No que toca à política europeia, o actual Governo tem sabido imitar na perfeição a postura de aluno bem comportado que tantos elogios rendeu a Cavaco Silva. E é com igual «orgulho nacional» que insiste, obsessivamente, em projectar para a Europa a imagem de um Portugal à frente de todos os pelotões da frente, moderno, desenvolvido, paradisíaco (aqui, é justo reconhecê-lo, há uma diferença: o oásis de Cavaco deu lugar ao paraíso de Guterres). E tão cor-de- rosa são os tons difundidos, tamanhas são as bem aventuranças propaladas que Portugal corre sérios riscos de ver fechada a torneira do Fundo de Coesão a partir do ano 2 000: quem tanto progrediu e tão altos índices de desenvolvimento atingiu, não só não precisa de mais ajudas como estará, até, porventura, em condições de ajudar os mais necessitados, terão pensado com os seus botões os que mandam na torneira. Assim como quem diz que, nesta rede de caminhos armadilhados, quem se mete por atalhos mete a vida em trabalhos - coisa que seria de somenos se as consequências da opção penalizassem apenas quem optou e não recaíssem fundamentalmente sobre o povo e o país.

Quanto à política nacional a situação é idêntica: na área laboral, o Governo do PS prossegue entusiasticamente os objectivos dos governos do PSD - no momento actual através da tentativa de alterar radicalmente, para pior, importantes leis do trabalho e o sistema de Segurança Social - embora, reconheça-se também aqui, num estilo diferente: aos cavacais pacotes laborais por atacado, Guterres prefere proceder à alteração da legislação por doses. Doses perfidamente revestidas de ocasionais medidas de limitado conteúdo positivo e com as quais procura esconder o conteúdo, altamente gravoso para os trabalhadores, das alterações em causa - método de longas e velhas barbas e que exibe exemplarmente o conteúdo «moderno», «solidário» e «transparente» da prática do Governo do PS, na sua concreta aplicação da política de direita.

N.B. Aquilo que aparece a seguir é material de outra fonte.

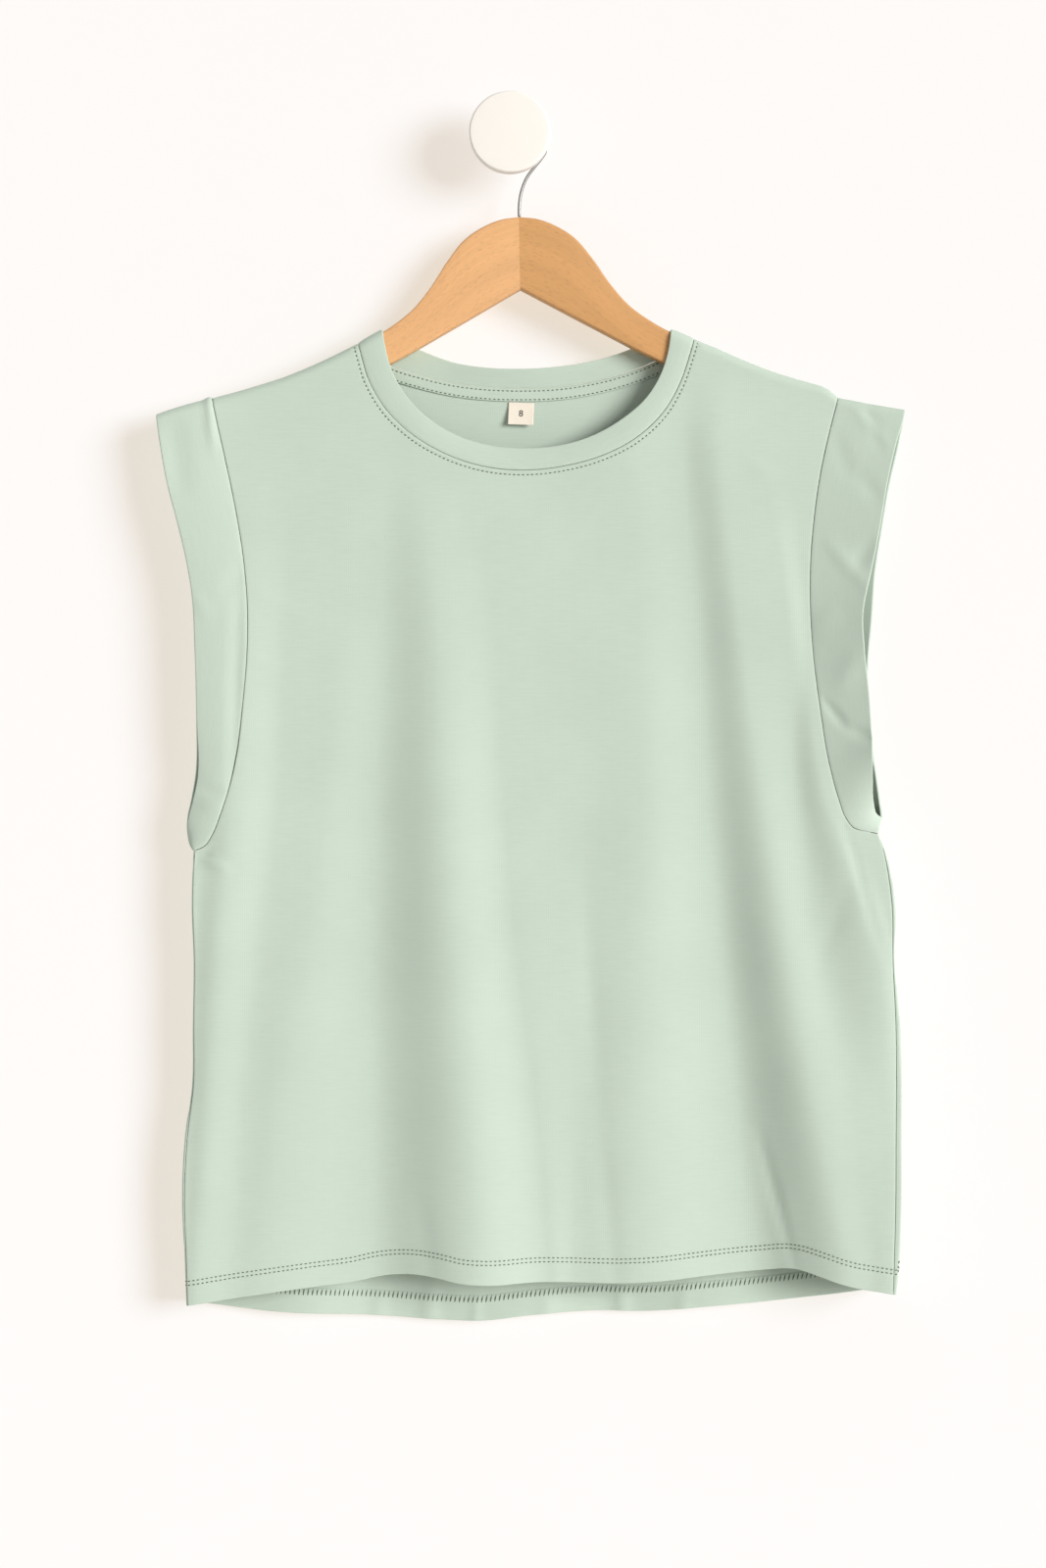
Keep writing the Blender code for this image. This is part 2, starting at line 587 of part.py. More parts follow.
def neckband(front, back):
    """The band round the neck, leaning a little into the opening."""
    first = len(COLUMNS_SHOULDER_LEFT)
    last = first + len(neck_fractions()) - 1
    ring = joined_ring(part_of_seam(front["top"], first, last), part_of_seam(back["top"], first, last))
    fractions = neck_fractions()
    halves = []
    for rows, is_front, lean in ((NECK_EDGE_FRONT, True, NECK_EDGE_LEAN_FRONT),
                                 (NECK_EDGE_BACK, False, NECK_EDGE_LEAN_BACK)):
        ends = [(x, float(shoulder_line(x))) for x in (NECK_EDGE_TOP_LEFT, NECK_EDGE_TOP_RIGHT)]
        flat = at_fraction(smooth_curve([ends[0], *rows, ends[1]]), fractions)
        points = panel_surface(flat[:, 0], flat[:, 1], is_front)
        inward = 1.0 if is_front else -1.0
        points[:, 1] += inward * lean * np.sin(np.pi * fractions) ** 2
        halves.append(points)
    edge = joined_ring({"points": halves[0], "normals": halves[0], "inward": halves[0]},
                       {"points": halves[1], "normals": halves[1], "inward": halves[1]})["points"]
    sewn_ring("neckband", ring, edge, NECKBAND_CELLS, FOLDED_WALL)


def band_edge(rows, top, forward, front, fractions):
    """The sleeve band's folded edge, open between front and back and closed at both ends. The whole edge
    stands forward of the hanger's plane, by the table's share along it."""
    curve = smooth_curve([top, *rows])
    flat = at_fraction(curve, fractions)
    run = fractions * length_of(curve)
    to_end = run[-1] - run
    opening = BAND_TOP_HALF_GAP + (BAND_MID_HALF_GAP - BAND_TOP_HALF_GAP) * np.sin(np.pi * fractions) ** 0.8
    gap = opening * round_over(run / BAND_TOP_ROLL) * round_over(to_end / BAND_UNDERARM_ROLL)
    along, reach = np.transpose(forward)
    depth = HANGER_Y - ease(along, reach, fractions) + (-gap if front else gap)
    return np.stack([flat[:, 0], depth, flat[:, 1]], axis=1)


def sleeve_band(name, front, back, left):
    side = "left" if left else "right"
    last = len(ROWS_ARMHOLE) - 1
    ring = joined_ring(part_of_seam(front[side], 0, last), part_of_seam(back[side], 0, last))
    fractions = np.array(ROWS_ARMHOLE) / ROWS_ARMHOLE[-1]
    top = BAND_TOP_DROP_LEFT if left else BAND_TOP_DROP_RIGHT
    forward = BAND_FORWARD_LEFT if left else BAND_FORWARD_RIGHT
    halves = [
        band_edge(BAND_EDGE_LEFT if left else BAND_EDGE_RIGHT, top, forward, True, fractions),
        band_edge(BAND_BACK_EDGE_LEFT if left else BAND_BACK_EDGE_RIGHT, top, forward, False, fractions),
    ]
    edge = np.concatenate([halves[0], halves[1][-2:0:-1]])
    sewn_ring(name, ring, edge, BAND_CELLS, FOLDED_WALL)


def inside_back(x, z, off):
    """Points off the inside of the back panel, measured square to it."""
    return panel_surface(x, z, False) - panel_normals(x, z, False) * (CLOTH_WALL + off)


def back_neck_tape():
    """Narrow tape on the inside of the back panel, just below the neck seam."""
    curve = neck_curve(NECK_SEAM_BACK)
    middle = at_fraction(curve, np.linspace(*TAPE_ENDS, TAPE_STATIONS + 1))
    along = unit(np.gradient(middle, axis=0))
    down = np.stack([along[:, 1], -along[:, 0]], axis=1)
    across = np.linspace(TAPE_TOP, TAPE_TOP + TAPE_WIDTH, 3)[:, None, None]
    flat = middle[None] + down[None] * across
    x, z = flat[..., 0], flat[..., 1]
    near = inside_back(x, z, SEAM_GAP)
    add_wall("back_neck_tape", near, inside_back(x, z, SEAM_GAP + TAPE_WALL), "sage jersey")


def size_label():
    """Small label on the inside of the back panel, with its top edge under the tape."""
    curve = neck_curve(NECK_SEAM_BACK)
    seam_z = float(np.interp(LABEL_CENTRE_X, curve[:, 0], curve[:, 1]))
    top = seam_z - TAPE_TOP - TAPE_WIDTH - 2 * SEAM_GAP
    across = np.linspace(-LABEL_WIDTH / 2, LABEL_WIDTH / 2, 4)[None, :]
    down = np.linspace(0, LABEL_HEIGHT, 4)[:, None]
    cos, sin = math.cos(LABEL_TURN), math.sin(LABEL_TURN)
    x = LABEL_CENTRE_X + across * cos + down * sin
    z = top - down * cos + across * sin
    add_wall("size_label", inside_back(x, z, SEAM_GAP), inside_back(x, z, SEAM_GAP + LABEL_WALL), "woven label")


# Hanger, hook and knob

def rounded_section(half_height, half_thickness):
    """Rounded rectangle across a hanger arm: offsets along its height and its thickness."""
    radius = min(HANGER_EDGE_RADIUS, half_height * 0.9, half_thickness * 0.9)
    points = []
    for quarter, (up, out) in enumerate(((1, 1), (-1, 1), (-1, -1), (1, -1))):
        for step in range(4):
            angle = math.radians(-90 * quarter + 90 - 30 * step)
            points.append((up * (half_height - radius) + radius * math.sin(angle),
                           out * (half_thickness - radius) + radius * math.cos(angle)))
    return np.array(points)


def hanger_half(name, side):
    """One half of the hanger: rounded sections from the centre joint to the rounded end."""
    fractions = np.linspace(0, 1, HANGER_STATIONS + 1)
    tops = at_fraction(smooth_curve(HANGER_TOP), fractions)
    bottoms = at_fraction(smooth_curve(HANGER_BOTTOM), fractions)
    tops[0, 0] = bottoms[0, 0] = SEAM_GAP / 2
    sections = []
    for top, bottom in zip(tops, bottoms):
        middle, half = (top + bottom) / 2, (top - bottom) / 2
        sections.append((middle, half, HANGER_THICKNESS / 2))
    middle, half, _ = sections[-1]
    outward = unit(np.array([half[1], -half[0]]))
    for angle in (25, 50, 72):
        reach = HANGER_END_LENGTH * math.sin(math.radians(angle))
        shrink = math.cos(math.radians(angle))
        thickness = HANGER_THICKNESS / 2 * (0.55 + 0.45 * shrink)
        sections.append((middle + outward * reach, half * shrink, thickness))
    rings = []
    for middle, half, thickness in sections:
        height = float(np.linalg.norm(half))
        offsets = rounded_section(height, thickness)
        flat = middle[None] + offsets[:, :1] * half[None] / height
        flat = turned_with_hanger(flat * (side, 1))
        rings.append(np.stack([flat[:, 0], HANGER_Y + offsets[:, 1], flat[:, 1]], axis=1))
    loft(name, rings, "beech")


def loft(name, rings, material_name):
    """Closed body through matching rings of points, with a flat face at each end."""
    count = len(rings[0])
    faces = []
    for ring in range(len(rings) - 1):
        for i in range(count):
            j = (i + 1) % count
            low, high = ring * count, (ring + 1) * count
            faces.append((low + i, low + j, high + j, high + i))
    faces.append(tuple(range(count)))
    faces.append(tuple(range((len(rings) - 1) * count, len(rings) * count)))
    return add_mesh(name, np.concatenate(rings), faces, material_name)


def wall_knob():
    """Turned knob: a shaft out of the wall and a thick disc with a rounded edge."""
    profile = (
        # radius, distance from the wall
        (KNOB_SHAFT_RADIUS, 0.0),
        (KNOB_SHAFT_RADIUS, KNOB_SHAFT_LENGTH),
        (KNOB_RADIUS - KNOB_BACK_EDGE, KNOB_SHAFT_LENGTH),
        (KNOB_RADIUS - 0.3 * KNOB_BACK_EDGE, KNOB_SHAFT_LENGTH + 0.3 * KNOB_BACK_EDGE),
        (KNOB_RADIUS, KNOB_SHAFT_LENGTH + KNOB_BACK_EDGE),
        (KNOB_RADIUS, KNOB_DEPTH - KNOB_FRONT_EDGE),
        (KNOB_RADIUS - 0.134 * KNOB_FRONT_EDGE, KNOB_DEPTH - 0.5 * KNOB_FRONT_EDGE),
        (KNOB_RADIUS - 0.5 * KNOB_FRONT_EDGE, KNOB_DEPTH - 0.134 * KNOB_FRONT_EDGE),
        (KNOB_RADIUS - KNOB_FRONT_EDGE, KNOB_DEPTH),
    )
    angles = np.linspace(0, 2 * np.pi, KNOB_SIDES, endpoint=False)
    rings = [np.stack([r * np.cos(angles), np.full(KNOB_SIDES, -y), r * np.sin(angles)], axis=1) for r, y in profile]
    loft("wall_knob", rings, "white knob")


def hook_path():
    """Wire route in X and Z: up from the hanger, across, then round over the knob's shaft."""
    angles = np.radians(np.arange(HOOK_ARC_START, HOOK_ARC_END + 1, HOOK_ARC_STEP))
    arc = np.stack([HOOK_ARC_CENTRE[0] + HOOK_ARC_RADIUS * np.cos(angles),
                    HOOK_ARC_CENTRE[1] + HOOK_ARC_RADIUS * np.sin(angles)], axis=1)
    curve = smooth_curve(np.concatenate([HOOK_STEM, arc]))
    return at_fraction(curve, np.linspace(0, 1, HOOK_STATIONS))


def hanger_hook():
    """Round wire as a bevelled curve."""
    path = hook_path()
    curve = bpy.data.curves.new("hanger_hook", "CURVE")
    curve.dimensions = "3D"
    curve.bevel_depth = HOOK_WIRE_RADIUS * MM
    curve.bevel_resolution = 2
    curve.use_fill_caps = True
    spline = curve.splines.new("POLY")
    spline.points.add(len(path) - 1)
    for point, (x, z) in zip(spline.points, path):
        point.co = (x * MM, HANGER_Y * MM, z * MM, 1)
    curve.materials.append(material("hook wire"))
    obj = bpy.data.objects.new("hanger_hook", curve)
    bpy.context.scene.collection.objects.link(obj)


def main():
    remove_scene_objects()
    front = panel("front_panel", front=True)
    back = panel("back_panel", front=False)
    neckband(front, back)
    sleeve_band("sleeve_band_left", front, back, left=True)
    sleeve_band("sleeve_band_right", front, back, left=False)
    back_neck_tape()
    size_label()
    hanger_half("hanger_half_left", -1)
    hanger_half("hanger_half_right", 1)
    hanger_hook()
    wall_knob()


main()
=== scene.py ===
"""Looks of a sleeveless crew-neck tank top in sage cotton jersey, on a beech hanger and a wall knob.

The file is laid out as an add-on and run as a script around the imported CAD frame. Lengths in the
tables are millimetres in the frame's own axes: +X right as seen from the front, +Y into the wall,
+Z up, from the centre of the knob's back face.
"""

import math

import bpy
import numpy as np
from bpy.props import FloatProperty, FloatVectorProperty, IntProperty, PointerProperty
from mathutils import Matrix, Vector


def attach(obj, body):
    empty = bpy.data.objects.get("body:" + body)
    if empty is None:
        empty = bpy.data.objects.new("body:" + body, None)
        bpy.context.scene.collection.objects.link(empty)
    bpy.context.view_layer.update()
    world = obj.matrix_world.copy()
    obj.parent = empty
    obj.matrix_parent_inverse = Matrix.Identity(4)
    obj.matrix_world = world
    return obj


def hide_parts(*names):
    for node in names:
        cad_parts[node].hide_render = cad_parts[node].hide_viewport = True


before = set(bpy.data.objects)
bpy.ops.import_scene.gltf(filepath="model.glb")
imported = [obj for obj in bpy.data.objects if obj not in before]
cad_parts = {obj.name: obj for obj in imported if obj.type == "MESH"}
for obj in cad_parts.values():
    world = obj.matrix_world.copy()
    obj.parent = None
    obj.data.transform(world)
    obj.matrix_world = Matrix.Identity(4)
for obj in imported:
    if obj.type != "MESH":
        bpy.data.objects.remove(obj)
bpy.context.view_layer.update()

bl_info = {
    "name": "Tank top on a hanger",
    "version": (1, 0, 0),
    "blender": (4, 5, 0),
    "location": "View3D > Sidebar > Tank Top",
    "description": "Builds the cloth, hanger and knob of a hung tank top round its packed frame",
    "category": "Add Mesh",
}

MM = 0.001

# The way that each face looks in Y and each side lies in X
FACING = {"front": -1.0, "back": 1.0}
OUTWARD = {"left": -1.0, "right": 1.0}

# How finely curves and slopes are worked out, and the angle above which a built edge stays sharp
CURVE_SAMPLES = 600
NORMAL_STEP = 0.01
TOP_LINE_END_SAMPLES = 30
TOP_LINE_REACH = 6
COUNT_TOLERANCE = 1e-6
SHARP_ABOVE = math.radians(40)

# Cloth walls and gaps
SEAM_GAP = 0.3
RING_SEAM_GAP = 0.22
CLOTH_WALL = 1.2
FOLDED_WALL = 1.8
TAPE_WALL = 0.9
LABEL_WALL = 0.6
# Share of a thin wall that a rounded edge may take from each face
MOST_TURN_IN = 0.45

# Hanger, knob and hook
HANGER_CENTRE = (6.4, -78.4)
HANGER_TILT = math.radians(1.2)
HANGER_Y = -22.0
HANGER_THICKNESS = 11.0
HANGER_EDGE_RADIUS = 2.2
HANGER_END_LENGTH = 7.0
HANGER_GAP = 0.6
HANGER_JOINT_GAP = 0.04
HANGER_STATIONS = 110
HANGER_END_ANGLES = (8, 17, 26, 35, 44, 53, 62, 71, 79)
HANGER_END_FLAT = 0.55
HANGER_EDGE_STEPS = 7
# Share of the arm's half height or thickness that its rounded edge may take
MOST_ROUND = 0.9
# How far apart the two halves' grain starts, so that they differ
GRAIN_OFFSET = 4.0
KNOB_RADIUS = 27.0
KNOB_SHAFT_RADIUS = 9.0
KNOB_SHAFT_LENGTH = 30.0
KNOB_DEPTH = 42.0
KNOB_FRONT_EDGE = 1.6
KNOB_BACK_EDGE = 4.0
KNOB_CROWN = 0.5
KNOB_SIDES = 96
KNOB_SHARP_ABOVE = math.radians(50)
KNOB_EDGE_STEPS = 9
KNOB_FACE_CENTRE = 1.0
# Where the shaft widens into the disc: added radius, how far before the shaft's end
KNOB_FLARE = ((0, 1.2), (0.4, 0.3), (1.2, 0))
HOOK_ARC_CENTRE = (3.8, -8.4)
HOOK_ARC_RADIUS = 19.8
HOOK_ARC_START = -4.0
HOOK_ARC_END = 206.0
HOOK_ARC_POINTS = 22
HOOK_STATIONS = 150
HOOK_SIDES = 16
HOOK_DOME_ANGLES = (80, 60, 40, 20)
HANGER_TOP = (
    (0, 24.5), (12, 23), (24, 18.4), (36, 10.6), (48, -3.6), (60, -21.4), (72, -35.6), (88, -47.6),
    (112, -60.3), (148, -76.3), (180, -87.7), (196, -92.6),
)
HANGER_BOTTOM = ((0, -23.5), (45, -48.5), (90, -72.8), (130, -91), (168, -104), (195, -111.4))
HOOK_STEM = ((6.2, -53.5), (6.2, -45.5), (7.6, -36.5), (11, -27.5), (16.8, -19.4), (21.4, -13.6))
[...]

No que respeita às privatizações, o Primeiro Ministro não se cansa de expressar e difundir o seu orgulho, a sua satisfação pelo facto de o governo a que preside ter privatizado mais em dois anos do que o governo do PSD em dez. Com a agravante vantagem de, segundo tudo indica, não ficar a dever nada ao seu antecessor em matéria de favoritismos concedidos a determinados grandes grupos económicos («negociatas» lhes chama Belmiro de Azevedo, ele lá saberá porquê). E o argumento de que também «eles» tiverem os seus «favoritos», apenas confirma os favoritismos actuais.

Também no que toca aos super-jobs para os super-boys, os dois partidos pedem meças um ao outro. E não vale atacarem-se mutuamente, cada um fingindo-se inocente das culpas que atira ao outro. «É bom lembrar que esta promiscuidade já vem de longe e em crescendo», como salientou Carlos Carvalhas na intervenção produzida na 3ª Assembleia do Sector Intelectual da ORL. Aliás, o mais provável é que não haja diferenças significativas entre os números de ex-membros dos Governos do PS e do PSD ocupando vários e chorudos cargos. Precisamente porque o que o PS - hoje no Governo - faz, é fotocópia do que o PSD fez quando lá esteve. Precisamente porque ter estado e estar é a mesma face da mesmíssima moeda. Rivais são-no eles apenas no objectivo de bem aplicar a política de direita comum aos dois. Ser governo significa para o PS o mesmo que para o PSD significa ter sido governo: essa a questão.